I have always been the anxious type and to get rid of some of the nervous energy, I sometimes became a chatterbox or would keep “searching” for something or someone that could bring me peace. All of the energy projected outwards was a way to try to discover myself, as I was feeling lost and out of place. I was searching in the wrong area, I needed to turn that energy inward.

I naturally love to care for other people, but I was doing it in a way that never allowed me to get in touch with myself. I tried to find myself in others and I was never found.

I took these words to heart thinking that my coworker was onto something and sure enough, she was.

Improvement 

I was still me; I still had a huge passion for the people in my life, but I learned to balance all of this energy. I made sure to have energy for those that I loved and energy for me.

I started taking great steps to allow myself to feel more stable and centered. I took long walks in nature, did meditation, painted, and did arts and crafts. I enjoyed writing, cooking, photography, and I practiced mindfulness.

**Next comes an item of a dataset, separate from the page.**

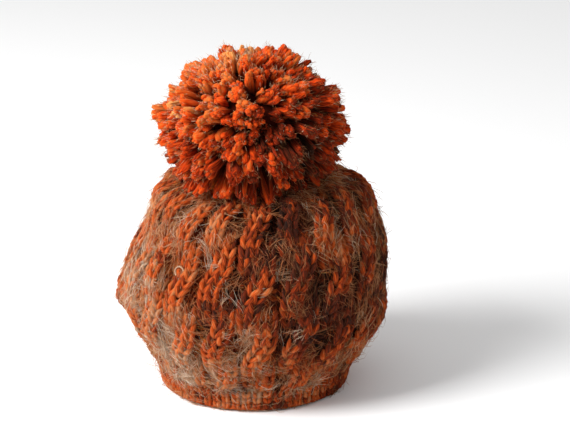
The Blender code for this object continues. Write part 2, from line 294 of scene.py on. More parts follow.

I became aware and in tune with myself. I made sure to check in with myself and how I was feeling from time to time. I paid attention to the breath that flowed in and out of my body. Instead of feeling constantly depleted, there was energy for others as well as myself. It was like an awakening, and I owed it all to my coworker.

Power

We hold the power to change our own lives and each other’s lives. Words are so powerful, listening is also powerful, as is being open to receive and incorporate such words.

I still think about these words today. My coworker made my life so much easier by simply noticing and sharing an observation.